One Product for Common Airbourne Hazards


Silica is a natural substance in sandstone, bricks, tiles, concrete and mortar. This means that a significant amount of silica dust is generated during everyday on-site activities. These include tile and stone cutting, sanding, drilling and wall chasing.

When dust is generated from these materials most of this dust is fine enough to enter our respiratory system. These fine particles are too small to see, and they’re commonly known as respirable crystalline silica (RCS).

RCS can seriously damage the health of construction workers. Not only can it lead to chronic and life-threatening conditions, but according to HSE, over 500 construction workers die from exposure to silica dust every year. In its respirable form, silica is the main risk to construction workers after asbestos.


Common thermal or chemical processes including paint stripping, batch mixing applications including solvents, adhesives, etc and welding create hazardous fumes and vapours.
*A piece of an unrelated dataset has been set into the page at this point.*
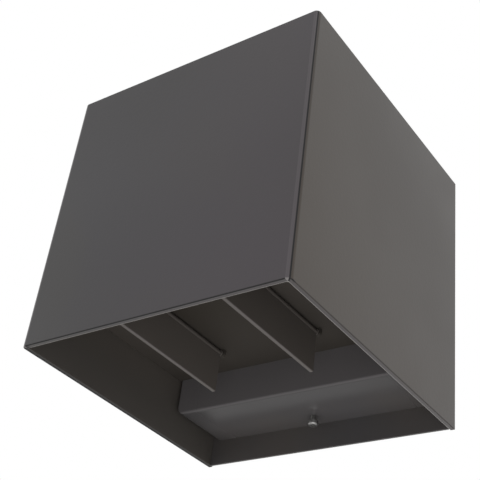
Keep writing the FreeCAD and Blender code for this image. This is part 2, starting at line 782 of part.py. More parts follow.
def inlet_grommet():
    """Rubber grommet in the bracket's centre hole, for the supply cable."""
    front = -INLET_LIP_FRONT
    body = rod(0, front, 0, Y_AXIS, INLET_HOLE_R - INLET_SQUEEZE, -INLET_BACK - front)
    lip = rod(0, front, 0, Y_AXIS, INLET_LIP_R, -BRACKET_T - front)
    lip = lip.makeFillet(INLET_LIP_ROUNDING, edges_near(lip, lambda p: near(p.y, front)))
    bore = rod(0, front - PAST, 0, Y_AXIS, INLET_R, 2 * PAST - front)
    return body.fuse(lip).cut(bore).removeSplitter()


def ground_screw():
    """Earthing screw in the bracket, over its ring terminal and cut flush at the wall."""
    whole = screw(M4, GROUND_SCREW_LENGTH, GROUND_X, -BRACKET_T - RING_T, GROUND_Z, Y_AXIS)
    return whole.cut(rod(GROUND_X, 0, GROUND_Z, Y_AXIS, M4[0], GROUND_SCREW_LENGTH))


def ground_terminal():
    """Ring terminal with a short crimped barrel."""
    front = -BRACKET_T - RING_T
    ring = rod(GROUND_X, front, GROUND_Z, Y_AXIS, RING_R, RING_T)
    barrel = rod(GROUND_X, -BRACKET_T - CRIMP_R, crimp_foot(), Z_AXIS, CRIMP_R, CRIMP_LENGTH)
    hole = rod(GROUND_X, front - PAST, GROUND_Z, Y_AXIS, M4[2] + RING_PLAY, RING_T + 2 * PAST)
    head_room = rod(
        GROUND_X, front - M4[1] - PAST, GROUND_Z, Y_AXIS, M4[0] + RING_PLAY, M4[1] + PAST
    )
    return ring.fuse(barrel).cut(hole).cut(head_room).removeSplitter()


def crimp_foot():
    """Height at which the ring terminal's barrel starts."""
    return GROUND_Z + RING_R - RING_T


def locking_screw():
    """Lower locking screw, run up through the wiring box into the bracket's tab."""
    z = -Z_RIM + LOCK_HEAD_FROM_RIM + M3[1]
    return screw(M3, LOCK_LENGTH, 0, Y_LOCK, z, Z_AXIS)


# ---------------------------------------------------------------- driver and wiring


def driver():
    """Potted driver case with a foot at each end."""
    z0, z1 = DRIVER_Z
    case = block(-DRIVER_HALF_X, DRIVER_HALF_X, Y_BOX_IN, Y_BOX_IN + DRIVER_T, z0, z1)
    soft = edges_near(case, lambda p: not near(p.y, Y_BOX_IN))
    case = case.makeFillet(DRIVER_EDGE_R, soft)
    foot = block(
        -DRIVER_FOOT_X,
        DRIVER_FOOT_X,
        Y_BOX_IN,
        Y_BOX_IN + DRIVER_FOOT_T,
        z0 + DRIVER_FOOT_INSET,
        z1 - DRIVER_FOOT_INSET,
    )
    case = case.fuse(foot)
    for side in (-1, 1):
        hole = rod(
            side * DRIVER_SCREW_X,
            Y_BOX_IN - PAST,
            driver_middle(),
            Y_AXIS,
            M3[2] + CLEARANCE_GAP,
            DRIVER_FOOT_T + 2 * PAST,
        )
        case = case.cut(hole)
    return case.removeSplitter()


def driver_screws():
    """Two screws through the driver's feet into the wiring box."""
    y = Y_BOX_IN + DRIVER_FOOT_T
    one = screw(M3, DRIVER_SCREW_LENGTH, DRIVER_SCREW_X, y, driver_middle(), -Y_AXIS)
    return Part.makeCompound(both_sides(one))


def terminal_block():
    """Three-pole terminal block with screw wells and wire entries."""
    z0, z1 = TERMINAL_Z
    body = block(-TERMINAL_HALF_X, TERMINAL_HALF_X, Y_BOX_IN, Y_BOX_IN + TERMINAL_T, z0, z1)
    top = Y_BOX_IN + TERMINAL_T + PAST
    for side in (-1, 1):
        x = side * POLE_PITCH / 2
        notch = block(x - NOTCH_W / 2, x + NOTCH_W / 2, Y_BOX_IN + NOTCH_FLOOR, top, z0, z1)
        body = body.cut(notch)
    floor = Y_BOX_IN + WELL_FLOOR
    depth = TERMINAL_ENTRY_DEPTH + PAST
    for pole in terminal_poles():
        for z in well_places():
            body = body.cut(rod(pole, floor, z, Y_AXIS, WELL_R, top - floor))
        for first in (z0 - PAST, z1 - TERMINAL_ENTRY_DEPTH):
            body = body.cut(
                rod(pole, terminal_entry_y(), first, Z_AXIS, TERMINAL_ENTRY_R, depth)
            )
    return body


def terminal_poles():
    return (-POLE_PITCH, 0, POLE_PITCH)


def well_places():
    """Heights of the two screw wells of each pole."""
    return (TERMINAL_Z[0] + WELL_INSET, TERMINAL_Z[1] - WELL_INSET)


def terminal_entry_y():
    return Y_BOX_IN + TERMINAL_ENTRY


def terminal_screws():
    """Six slotted brass screws in the wells of the terminal block."""
    screws = []
    floor = Y_BOX_IN + WELL_FLOOR
    half = WELL_SLOT / 2
    for pole in terminal_poles():
        for z in well_places():
            head = rod(pole, floor, z, Y_AXIS, WELL_SCREW_R, WELL_SCREW_T)
            first = floor + WELL_SLOT_FLOOR
            slot = block(pole - WELL_R, pole + WELL_R, first, Y_BACK_SHEET, z - half, z + half)
            screws.append(head.cut(slot))
    return Part.makeCompound(screws)


def lead_grommets():
    """Two small bushes where the lamp leads pass the wiring box's front wall."""
    bushes = []
    for x, z in lead_exits():
        first = Y_BOX - BUSH_LIP_T
        length = BOX_SHEET + 2 * BUSH_LIP_T
        body = rod(x, first, z, Y_AXIS, BUSH_R, length)
        lips = rod(x, first, z, Y_AXIS, BUSH_LIP_R, BUSH_LIP_T)
        lips = lips.fuse(rod(x, Y_BOX_IN, z, Y_AXIS, BUSH_LIP_R, BUSH_LIP_T))
        bore = rod(x, first - PAST, z, Y_AXIS, LEAD_R + BUSH_PLAY, length + 2 * PAST)
        bushes.append(body.fuse(lips).cut(bore).removeSplitter())
    return Part.makeCompound(bushes)


def lamp_leads():
    """Leads from the driver's end, through the wiring box, to the edge of each lamp board."""
    shapes = {}
    for name, (x, level) in LEAD_EXITS.items():
        y, z = LEAD_STARTS[name]
        shapes[name] = lead(
            [
                (DRIVER_HALF_X, y, z),
                (x, y, z),
                (x, y, level),
                (x, Y_BOX - 17, level),
                (16, Y_BOX - 19, level),
                (10, Y_ENGINE + BOARD_HALF - 4, level),
            ]
        )
    return shapes


def supply_leads():
    """Two short leads from the driver down to the terminal block."""
    leads = []
    for x in (-POLE_PITCH, 0):
        leads.append(
            lead(
                [
                    (x, Y_BOX_IN + 10, DRIVER_Z[0]),
                    (x, Y_BOX_IN + 10, 4),
                    (x, terminal_entry_y(), -12),
                    (x, terminal_entry_y(), TERMINAL_Z[1] - LEAD_TAIL),
                ]
            )
        )
    return Part.makeCompound(leads)


def ground_lead():
    """Earth lead from the terminal block to the ring terminal on the bracket."""
    return lead(
        [
            (POLE_PITCH, terminal_entry_y(), TERMINAL_Z[1] - LEAD_TAIL),
            (POLE_PITCH, terminal_entry_y(), -14),
            (12.5, -18, -4),
            (GROUND_X, -BRACKET_T - CRIMP_R, -6),
            (GROUND_X, -BRACKET_T - CRIMP_R, crimp_foot() + CRIMP_LENGTH),
        ]
    )


def pieces():
    """Every named piece of the light, with its solid or group of solids."""
    named = {
        "housing": housing(),
        "housing_lugs": housing_lugs(),
        "back_plate": back_plate(),
        "back_rivets": back_rivets(),
        "wall_gasket": wall_gasket(),
        "wiring_box": wiring_box(),
        "wall_bracket": wall_bracket(),
        "inlet_grommet": inlet_grommet(),
        "ground_screw": ground_screw(),
        "ground_terminal": ground_terminal(),
        "ground_lead": ground_lead(),
        "driver": driver(),
        "driver_screws": driver_screws(),
        "terminal_block": terminal_block(),
        "terminal_screws": terminal_screws(),
        "supply_leads": supply_leads(),
        "lead_grommets": lead_grommets(),
        "heat_sink": heat_sink(),
        "core_screws": core_screws(),
        "chassis_screws": chassis_screws(),
    }
    for name, shape in lamp_leads().items():
        named["lamp_lead_" + name] = shape
    for name, make in {
        "carrier": carrier,
        "carrier_screws": carrier_screws,
        "friction_washers": friction_washers,
        "led_board": led_board,
        "led_chip": led_chip,
        "board_screws": board_screws,
        "snoot": snoot,
        "snoot_screws": snoot_screws,
        "lens": lens,
        "lens_seal": lens_seal,
        "locking_screw": locking_screw,
    }.items():
        shape = make()
        named[name + "_lower"] = shape
        named[name + "_upper"] = upper(shape)
    for name, make in {"shutter": shutter, "hinge_pin": hinge_pin}.items():
        left = make()
        right = right_hand(left)
        named[name + "_lower_left"] = left
        named[name + "_lower_right"] = right
        named[name + "_upper_left"] = upper(left)
        named[name + "_upper_right"] = upper(right)
    return named


os.makedirs("parts", exist_ok=True)
for piece_name, piece_shape in pieces().items():
    solids = piece_shape.Solids
    if not solids or not piece_shape.isValid():
        raise RuntimeError(piece_name + " is not a valid solid")
    piece_shape.exportStep(os.path.join("parts", piece_name + ".step"))
    print(piece_name, len(solids), "solids", round(piece_shape.Volume / 1000, 2), "cm3")
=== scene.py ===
import math

import bmesh
import bpy
from mathutils import Matrix, Quaternion, Vector


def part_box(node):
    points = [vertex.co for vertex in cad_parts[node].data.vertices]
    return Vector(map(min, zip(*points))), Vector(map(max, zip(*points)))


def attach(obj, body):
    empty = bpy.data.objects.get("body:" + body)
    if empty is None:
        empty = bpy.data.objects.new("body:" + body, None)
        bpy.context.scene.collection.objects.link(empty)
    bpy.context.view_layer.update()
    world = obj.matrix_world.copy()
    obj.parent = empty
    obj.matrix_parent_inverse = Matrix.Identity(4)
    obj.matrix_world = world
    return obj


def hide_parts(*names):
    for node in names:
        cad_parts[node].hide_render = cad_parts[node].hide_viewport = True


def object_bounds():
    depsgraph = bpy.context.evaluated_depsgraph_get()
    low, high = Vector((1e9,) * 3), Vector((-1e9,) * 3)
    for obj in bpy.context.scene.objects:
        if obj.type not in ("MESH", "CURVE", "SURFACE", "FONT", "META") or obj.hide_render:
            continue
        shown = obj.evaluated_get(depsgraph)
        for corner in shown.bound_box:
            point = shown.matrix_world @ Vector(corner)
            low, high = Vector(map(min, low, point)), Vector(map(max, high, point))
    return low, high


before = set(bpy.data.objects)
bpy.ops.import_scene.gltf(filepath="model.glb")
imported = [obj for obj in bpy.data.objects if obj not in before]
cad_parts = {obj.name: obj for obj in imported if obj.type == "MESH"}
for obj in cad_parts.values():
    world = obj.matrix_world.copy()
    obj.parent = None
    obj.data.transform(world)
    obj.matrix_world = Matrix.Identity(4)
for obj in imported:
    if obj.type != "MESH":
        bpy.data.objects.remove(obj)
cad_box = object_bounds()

# The camera stands in front of the light, to its right and below it, and looks up into the lower
# mouth with a slight roll, as the photographer did.

CAMERA_PLACE = Vector((0.28, -0.4379, -0.2964))
CAMERA_AIM = Vector((-0.00584, -0.0871, 0.00634))
CAMERA_ROLL = math.radians(8.12)
CAMERA_LENS = 77.57
CAMERA_NEAR = 0.01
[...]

As with dust, if inhaled or absorbed by the skin, these can be a health hazard with similar consequences to dust, including chronic and acute respiratory conditions, heart disease and cancer.

To ensure that we can continue our activities in a safe environment, it is essential to capture and remove these fumes at source whilst increasing ventilation to improve the air quality in the workspace.


The cancer burden study estimates that there are over 600 lung cancer deaths associated with RCS each year and 450 of those deaths have been directly linked to the construction sector. Silica exposure has also been linked to renal and autoimmune disease.

The Control of Substances Hazardous to Health Regulations 2002 states the limit of dust that people can safely be exposed to. This is referred to as a workplace exposure limit (WEL).

The image below shows the maximum amount of silica you can breathe in during a working day.

This is a tiny amount and failing to install adequate dust controls will leave workers exposed to health problems. The contractor could also face prosecution if they fail to comply with HSE regulations.